▶ **DATA EXTRACT**:

******************************

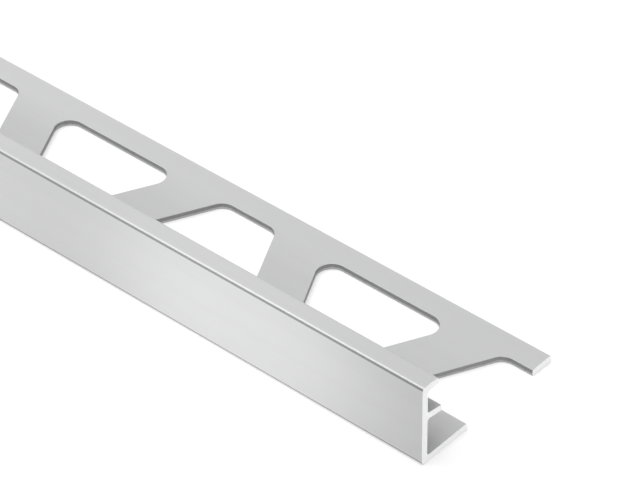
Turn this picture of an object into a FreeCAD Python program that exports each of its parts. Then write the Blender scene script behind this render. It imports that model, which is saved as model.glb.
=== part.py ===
import FreeCAD, Part
import math
import os

# Tile edge trim: one length of extruded aluminium with a punched leg.
# All sizes are in millimetres.
#
# X runs along the trim. The cut end that shows the section clearly is at +X.
# Y runs from the visible face (most negative Y) to the outer edge of the leg.
# Z is zero on the underside of the leg and points up to the top lip.

# The length of stock and its overall section
length = 1000.0
height = 12.5
width = 25.5

# The anchoring leg, which lies in the tile adhesive
leg_thickness = 1.0

# The upright wall, whose outer side is the visible face
wall_thickness = 1.0

# The top lip, which covers the top arris of the tile
lip_reach = 3.0
lip_thickness = 1.0

# The spacer rib, which holds the tile off the wall for the joint. It leans
# down a little towards its free edge.
rib_reach = 3.6
rib_thickness = 1.0
rib_root_below_lip = 3.5
rib_lean = 8.0

# Small roundings of the extruded section
top_arris_radius = 0.4
bottom_arris_radius = 0.5
edge_radius = 0.15
lip_nose_radius = 0.3
inner_corner_radius = 0.4

# The punched holes: rounded trapezoids that point in and out by turns
hole_pitch = 24.0
hole_inset = 8.6
outer_strip = 3.7
web_width = 7.2
web_angle = 26.8
hole_corner_radius = 2.5
punch_clearance = 1.0

# Values that follow from the sizes above
y_face = -width / 2.0
y_wall = y_face + wall_thickness
y_lip = y_face + lip_reach
y_rib = y_face + rib_reach
y_outer = width / 2.0
z_lip = height - lip_thickness
z_root_top = z_lip - rib_root_below_lip
z_root_under = z_root_top - rib_thickness
rib_drop = (y_rib - y_wall) * math.tan(math.radians(rib_lean))
x_end = length / 2.0


def rounded_wire(corners, place):
    """A closed wire of straight lines with a tangent arc at each corner.

    Each corner is (a, b, radius) in the flat drawing, and place puts a
    point of the drawing into space.
    """
    count = len(corners)
    arcs = []
    edges = []
    for i in range(count):
        a, b, radius = corners[i]
        before = corners[i - 1]
        after = corners[(i + 1) % count]
        corner = FreeCAD.Vector(a, b, 0)
        to_before = FreeCAD.Vector(before[0] - a, before[1] - b, 0).normalize()
        to_after = FreeCAD.Vector(after[0] - a, after[1] - b, 0).normalize()
        half = to_before.getAngle(to_after) / 2.0
        reach = radius / math.tan(half)
        inward = (to_before + to_after).normalize()
        start = corner + to_before * reach
        middle = corner + inward * (radius / math.sin(half) - radius)
        end = corner + to_after * reach
        arcs.append((start, middle, end))
    for i in range(count):
        start, middle, end = arcs[i]
        next_start = arcs[(i + 1) % count][0]
        points = [place(p.x, p.y) for p in (start, middle, end)]
        edges.append(Part.Arc(points[0], points[1], points[2]).toShape())
        edges.append(Part.makeLine(points[2], place(next_start.x, next_start.y)))
    return Part.Wire(edges)


# The section, drawn once round from the foot of the visible face
section = [
    (y_face, 0.0, bottom_arris_radius),
    (y_outer, 0.0, edge_radius),
    (y_outer, leg_thickness, edge_radius),
    (y_wall, leg_thickness, inner_corner_radius),
    (y_wall, z_root_under, inner_corner_radius),
    (y_rib, z_root_under - rib_drop, edge_radius),
    (y_rib, z_root_top - rib_drop, edge_radius),
    (y_wall, z_root_top, inner_corner_radius),
    (y_wall, z_lip, inner_corner_radius),
    (y_lip, z_lip, lip_nose_radius),
    (y_lip, height, lip_nose_radius),
    (y_face, height, top_arris_radius),
]


def at_far_end(y, z):
    """A point of the section drawing, on the cut end at -X."""
    return FreeCAD.Vector(-x_end, y, z)


profile = Part.Face(rounded_wire(section, at_far_end))
trim = profile.extrude(FreeCAD.Vector(length, 0, 0))

# One hole is a trapezoid. The webs between the holes are parallel sided, so
# the width of a hole half way across the leg is what a web leaves of the pitch.
y_hole_in = y_face + hole_inset
y_hole_out = y_outer - outer_strip
hole_depth = y_hole_out - y_hole_in
lean = math.radians(web_angle)
middle_width = hole_pitch - web_width / math.cos(lean)
spread = hole_depth * math.tan(lean)
long_side = middle_width + spread
short_side = middle_width - spread


def hole_tool(x_centre, wide_inside):
    """The punch for one hole; its long side is at the wall if wide_inside."""
    inner = long_side / 2.0 if wide_inside else short_side / 2.0
    outer = short_side / 2.0 if wide_inside else long_side / 2.0
    corners = [
        (x_centre - inner, y_hole_in, hole_corner_radius),
        (x_centre + inner, y_hole_in, hole_corner_radius),
        (x_centre + outer, y_hole_out, hole_corner_radius),
        (x_centre - outer, y_hole_out, hole_corner_radius),
    ]

    def under_leg(x, y):
        return FreeCAD.Vector(x, y, -punch_clearance)

    face = Part.Face(rounded_wire(corners, under_leg))
    return face.extrude(FreeCAD.Vector(0, 0, leg_thickness + 2.0 * punch_clearance))


# The row of holes starts half a hole in from the end at +X, where the cut
# goes through the middle of a hole, and runs on past the other end.
hole_count = int((length + long_side / 2.0) / hole_pitch) + 1
punches = []
for number in range(hole_count):
    punches.append(hole_tool(x_end - number * hole_pitch, number % 2 == 0))
trim = trim.cut(punches)
trim = trim.removeSplitter()
if trim.ShapeType == "Compound" and len(trim.Solids) == 1:
    trim = trim.Solids[0]

os.makedirs("parts", exist_ok=True)
trim.exportStep("parts/edge_trim.step")

box = trim.BoundBox
print("solids", len(trim.Solids), "valid", trim.isValid(), "volume", round(trim.Volume, 1))
print("box", round(box.XLength, 3), round(box.YLength, 3), round(box.ZLength, 3))
print("holes", hole_count, "long side", round(long_side, 2), "short side", round(short_side, 2))
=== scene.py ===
# %% [markdown]
# # A tile edge trim in satin aluminium
#
# The object is one length of extruded aluminium. An upright wall is the face that stays visible
# at the edge of the tiles. A flat leg with punched openings lies in the adhesive under them.
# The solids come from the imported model, in metres, with the underside of the leg at z = 0.
# This scene makes a finer surface over them, gives it the finishes of the real metal, and sets
# up the floor, the light and the camera.

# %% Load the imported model
import math
import bmesh
import bpy
from mathutils import Matrix, Vector


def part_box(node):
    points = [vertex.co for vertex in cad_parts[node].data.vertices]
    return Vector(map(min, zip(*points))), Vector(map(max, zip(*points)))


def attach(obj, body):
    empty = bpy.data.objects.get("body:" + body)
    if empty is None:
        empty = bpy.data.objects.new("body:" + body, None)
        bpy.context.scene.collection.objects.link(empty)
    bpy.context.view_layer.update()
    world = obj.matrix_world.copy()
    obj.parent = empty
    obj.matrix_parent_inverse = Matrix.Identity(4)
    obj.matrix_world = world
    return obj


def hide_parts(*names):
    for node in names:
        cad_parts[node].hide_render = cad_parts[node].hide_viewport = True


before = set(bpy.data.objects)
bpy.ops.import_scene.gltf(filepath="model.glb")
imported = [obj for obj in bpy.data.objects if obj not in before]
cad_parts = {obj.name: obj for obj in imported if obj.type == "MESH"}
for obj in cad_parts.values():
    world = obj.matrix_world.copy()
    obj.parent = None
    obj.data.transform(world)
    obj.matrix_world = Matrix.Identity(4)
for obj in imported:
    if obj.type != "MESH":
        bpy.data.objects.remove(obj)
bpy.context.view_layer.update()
low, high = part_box("edge_trim")
print("trim from", [round(v, 4) for v in low], "to", [round(v, 4) for v in high])

# %% [markdown]
# The section of the trim is drawn with the same sizes as the solids. The overall sizes are read
# from the model, so that the surface can't be larger or smaller than it. The small sizes are
# named here: how thick the metal is, how far the lip and the rib reach, and how its corners
# are rounded by the die that it was pressed through.

# %% Sizes of the section
MM = 0.001
length = high.x - low.x
width = high.y - low.y
height = high.z - low.z

leg_thickness = 1.0 * MM
wall_thickness = 1.0 * MM
lip_reach = 3.0 * MM
lip_thickness = 1.0 * MM
rib_reach = 3.6 * MM
rib_thickness = 1.0 * MM
rib_root_below_lip = 3.5 * MM
rib_lean = math.radians(8.0)

top_arris_radius = 0.4 * MM
bottom_arris_radius = 0.5 * MM
edge_radius = 0.15 * MM
lip_nose_radius = 0.3 * MM
inner_corner_radius = 0.4 * MM

y_face = low.y
y_wall = y_face + wall_thickness
y_lip = y_face + lip_reach
y_rib = y_face + rib_reach
y_outer = high.y
z_lip = height - lip_thickness
z_root_top = z_lip - rib_root_below_lip
z_root_under = z_root_top - rib_thickness
rib_drop = (y_rib - y_wall) * math.tan(rib_lean)
print("length", round(length, 3), "width", round(width, 4), "height", round(height, 4))

# %% [markdown]
# The leg is punched in a row of openings that change direction by turns, so that the metal
# left between them forms slanted webs. Each opening is a trapezoid with round corners, which
# are a little tighter here than in the solids, as the photograph shows them. The cut end that
# the camera sees goes through the middle of an opening. Both edges of a punched wall are very
# finely rounded: the one underneath by the punch, which rolled the metal over where it came
# in, and the one on top by the brush that took the sharp edge off.

# %% Sizes of the openings
hole_pitch = 24.0 * MM
hole_inset = 8.6 * MM
outer_strip = 3.7 * MM
web_width = 7.2 * MM
web_angle = math.radians(26.8)
hole_corner_radius = 2.2 * MM
upper_edge_radius = 0.06 * MM
under_edge_radius = 0.05 * MM

y_hole_in = y_face + hole_inset
y_hole_out = y_outer - outer_strip
hole_depth = y_hole_out - y_hole_in
middle_width = hole_pitch - web_width / math.cos(web_angle)
spread = hole_depth * math.tan(web_angle)
long_side = middle_width + spread
short_side = middle_width - spread
print("opening", round(long_side / MM, 1), "by", round(hole_depth / MM, 1), "mm")

# %% [markdown]
# A corner is rounded by an arc that touches both of its sides. One function makes the points
# of such an arc from the corner and its neighbours, and the section and the openings both use
# it. The arcs of the section are small, so six steps are enough for them. The corners of the
# openings are seen large in the picture, so they get sixteen.

# %% A rounded corner
SECTION_STEPS = 6
HOLE_STEPS = 16


def rounded_corner(before, corner, after, radius, steps):
    """Points of the arc that rounds a corner between two straight lines."""
    to_before = (Vector(before) - Vector(corner)).normalized()
    to_after = (Vector(after) - Vector(corner)).normalized()
    half = to_before.angle(to_after) / 2
    centre = Vector(corner) + (to_before + to_after).normalized() * (radius / math.sin(half))
    start = Vector(corner) + to_before * (radius / math.tan(half)) - centre
    end = Vector(corner) + to_after * (radius / math.tan(half)) - centre
    turn = start.angle_signed(end)
    return [centre + Matrix.Rotation(-turn * i / steps, 2) @ start for i in range(steps + 1)]


print("points in a corner of the section", SECTION_STEPS + 1, "of an opening", HOLE_STEPS + 1)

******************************

Out of the data above, set down the lines from the one with "before = set(bpy.data.objects)" to the one with "# are rounded", both included, exactly as written and with no additions.

before = set(bpy.data.objects)
bpy.ops.import_scene.gltf(filepath="model.glb")
imported = [obj for obj in bpy.data.objects if obj not in before]
cad_parts = {obj.name: obj for obj in imported if obj.type == "MESH"}
for obj in cad_parts.values():
    world = obj.matrix_world.copy()
    obj.parent = None
    obj.data.transform(world)
    obj.matrix_world = Matrix.Identity(4)
for obj in imported:
    if obj.type != "MESH":
        bpy.data.objects.remove(obj)
bpy.context.view_layer.update()
low, high = part_box("edge_trim")
print("trim from", [round(v, 4) for v in low], "to", [round(v, 4) for v in high])

# %% [markdown]
# The section of the trim is drawn with the same sizes as the solids. The overall sizes are read
# from the model, so that the surface can't be larger or smaller than it. The small sizes are
# named here: how thick the metal is, how far the lip and the rib reach, and how its corners
# are rounded by the die that it was pressed through.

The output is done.